Mesmo com a subnotificação, os casos de Covid-19 já têm aumentando neste início de ano. No Rio de Janeiro, por exemplo, a média movel diária de casos em 7 dias saltou mais de 2.000%, passando para 398 na segunda-feira ante 18 em 17 de dezembro.
A média móvel nacional não está disponível para consulta, uma vez que o painel do Ministério da Saúde sobre a Covid-19 segue fora do ar desde o ataque hacker de dezembro, em que os invasores tiraram as páginas da pasta do ar em troca de um pedido de resgate financeiro.
“Nós estamos vendo sim um aumento do número de casos muito expressivo no dia a dia lidando com as pessoas, com os pacientes. Isso foi visto em todos os lugares onde se detectou a expansão da Ômicron. É um vírus que tem características bem diferentes, se transmite muito fácil e não necessariamente para causar uma doença leve ou uma infecção sem sintomas respeita a presença de imunidade prévia, quer seja pessoa que já teve Covid, quer seja pessoas que já foram imunizadas”, disse Ésper Kallas, médico infectologista e professor da USP.
Questionado sobre o impacto do ataque hackers no acompanhamento da pandemia, o Ministério da Saúde não respondeu. No fim de dezembro, o ministro Marcelo Queiroga negou que a pasta tenha ficado no escuro, garantindo que os dados são recebidos pelo ministério, apenas não estavam públicos.

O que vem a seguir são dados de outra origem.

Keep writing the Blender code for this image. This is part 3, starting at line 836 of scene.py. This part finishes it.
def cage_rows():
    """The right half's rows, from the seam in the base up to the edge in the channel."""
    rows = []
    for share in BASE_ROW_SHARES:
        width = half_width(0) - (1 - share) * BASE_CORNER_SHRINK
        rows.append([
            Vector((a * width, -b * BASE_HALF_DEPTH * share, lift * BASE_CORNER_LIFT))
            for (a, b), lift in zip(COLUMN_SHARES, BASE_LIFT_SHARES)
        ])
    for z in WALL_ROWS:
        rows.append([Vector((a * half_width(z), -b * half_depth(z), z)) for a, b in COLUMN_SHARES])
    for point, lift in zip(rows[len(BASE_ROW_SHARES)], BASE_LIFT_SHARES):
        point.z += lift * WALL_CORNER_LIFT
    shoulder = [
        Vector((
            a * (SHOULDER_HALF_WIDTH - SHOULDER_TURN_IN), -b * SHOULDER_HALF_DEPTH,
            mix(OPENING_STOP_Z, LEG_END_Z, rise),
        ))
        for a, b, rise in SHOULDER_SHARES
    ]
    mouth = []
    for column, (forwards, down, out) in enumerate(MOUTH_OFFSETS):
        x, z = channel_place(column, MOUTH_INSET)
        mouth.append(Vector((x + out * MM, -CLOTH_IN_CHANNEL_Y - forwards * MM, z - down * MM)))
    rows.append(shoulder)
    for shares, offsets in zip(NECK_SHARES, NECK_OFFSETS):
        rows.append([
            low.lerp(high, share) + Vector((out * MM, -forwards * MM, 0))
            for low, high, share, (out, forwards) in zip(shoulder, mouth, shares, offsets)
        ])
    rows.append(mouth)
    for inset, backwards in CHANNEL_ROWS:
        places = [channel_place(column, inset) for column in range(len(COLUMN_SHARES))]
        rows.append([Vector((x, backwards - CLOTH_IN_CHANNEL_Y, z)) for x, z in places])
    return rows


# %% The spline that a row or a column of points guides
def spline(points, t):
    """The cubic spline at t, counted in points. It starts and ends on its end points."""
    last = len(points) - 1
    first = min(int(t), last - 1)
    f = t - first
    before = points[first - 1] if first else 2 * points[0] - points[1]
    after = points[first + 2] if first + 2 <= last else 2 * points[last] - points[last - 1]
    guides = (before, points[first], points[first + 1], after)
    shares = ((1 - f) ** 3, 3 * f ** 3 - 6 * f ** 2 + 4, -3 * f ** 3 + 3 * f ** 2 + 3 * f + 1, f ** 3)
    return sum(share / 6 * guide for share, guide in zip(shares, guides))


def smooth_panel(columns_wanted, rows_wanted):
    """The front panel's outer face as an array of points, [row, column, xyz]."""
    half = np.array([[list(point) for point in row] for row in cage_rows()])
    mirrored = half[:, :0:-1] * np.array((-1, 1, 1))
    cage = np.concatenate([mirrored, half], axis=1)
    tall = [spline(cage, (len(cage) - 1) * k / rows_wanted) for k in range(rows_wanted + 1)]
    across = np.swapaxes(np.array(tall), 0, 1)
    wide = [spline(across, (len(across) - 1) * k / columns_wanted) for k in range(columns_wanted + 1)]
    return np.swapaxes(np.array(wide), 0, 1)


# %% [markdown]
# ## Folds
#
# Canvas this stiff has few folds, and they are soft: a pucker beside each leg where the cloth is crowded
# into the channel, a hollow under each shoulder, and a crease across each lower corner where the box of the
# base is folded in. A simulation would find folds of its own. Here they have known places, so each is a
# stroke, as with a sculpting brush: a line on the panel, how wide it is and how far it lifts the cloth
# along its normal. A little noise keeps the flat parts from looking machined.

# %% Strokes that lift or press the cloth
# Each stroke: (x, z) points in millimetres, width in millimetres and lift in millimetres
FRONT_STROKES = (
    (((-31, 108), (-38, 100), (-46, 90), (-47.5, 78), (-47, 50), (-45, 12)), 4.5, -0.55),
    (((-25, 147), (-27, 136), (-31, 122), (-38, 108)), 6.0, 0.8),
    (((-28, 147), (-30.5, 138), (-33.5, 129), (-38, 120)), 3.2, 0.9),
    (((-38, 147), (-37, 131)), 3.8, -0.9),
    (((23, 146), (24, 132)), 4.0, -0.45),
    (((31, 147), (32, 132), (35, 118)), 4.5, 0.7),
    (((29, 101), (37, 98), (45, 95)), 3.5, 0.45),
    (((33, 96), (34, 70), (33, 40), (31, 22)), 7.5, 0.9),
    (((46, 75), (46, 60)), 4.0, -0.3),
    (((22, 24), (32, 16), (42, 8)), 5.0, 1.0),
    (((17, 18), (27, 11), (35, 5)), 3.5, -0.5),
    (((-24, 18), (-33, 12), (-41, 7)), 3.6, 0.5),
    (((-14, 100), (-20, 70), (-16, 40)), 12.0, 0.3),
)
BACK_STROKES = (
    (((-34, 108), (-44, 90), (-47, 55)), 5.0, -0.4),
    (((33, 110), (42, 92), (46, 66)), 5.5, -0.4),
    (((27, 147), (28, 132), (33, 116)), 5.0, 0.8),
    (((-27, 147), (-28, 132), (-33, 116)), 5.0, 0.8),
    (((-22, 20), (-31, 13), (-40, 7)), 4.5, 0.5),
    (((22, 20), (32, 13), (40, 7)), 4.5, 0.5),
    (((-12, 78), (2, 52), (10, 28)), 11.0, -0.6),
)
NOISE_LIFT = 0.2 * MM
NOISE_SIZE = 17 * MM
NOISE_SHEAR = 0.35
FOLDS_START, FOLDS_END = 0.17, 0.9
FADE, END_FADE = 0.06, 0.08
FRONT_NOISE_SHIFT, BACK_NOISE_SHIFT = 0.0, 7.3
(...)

O site do Ministério da Saúde que deveria divulgar diariamente os novos números de casos e mortes da doença voltou ao ar esta semana, mas com números atualizados apenas até 9 de dezembro — véspera da invasão cibernética.
Além da testagem insuficiente, o Brasil não consegue acompanhar adequadamente o avanço da Ômicron devido à baixa capacidade de análise genômica do vírus.
Segundo o Ministério da Saúde, apenas 265 casos da variante foram confirmados no país — ao contrário do restante do mundo, onde a Ômicron se tornou dominante em poucos dias e tem provocado avalanches de casos.
Desde o início da pandemia o Brasil sequenciou apenas 92.383 genomas do vírus, em um universo de mais de 22,3 milhões de casos confirmados, de acordo com dados da Rede Genômia Fiocruz. No Reino Unido, com 18,8 milhões de infecções confirmadas, foram analisados os genomas de mais de 1,8 milhão de amostras.
“O Brasil nunca investiu nem numa política de testagem, nem em testagem por amostragem, nem em vigilância genômica. Chegamos a pagar o mico de a variante que surgiu no Brasil ser detectada do outro lado do mundo, no Japão, porque a gente não monitora decentemente as variantes”, disse o epidemiologista Pedro Hallal, da Universidade Federal de Pelotas, lembrando a variante Gama, originada em Manaus mas descoberta por pesquisadores japoneses no início do ano passado.
Os especialistas ressaltaram que a boa notícia em relação à Ômicron é que a variante não tem provocado tantas mortes nos outros países como as anteriores, o que também deve ocorrer no Brasil, em especial pelo avanço da vacinação contra a Covid-19. Quase 65% da população brasileira está vacinada com as duas doses e está em andamento a aplicação da dose de reforço, apontada como crucial para deter a Ômicron.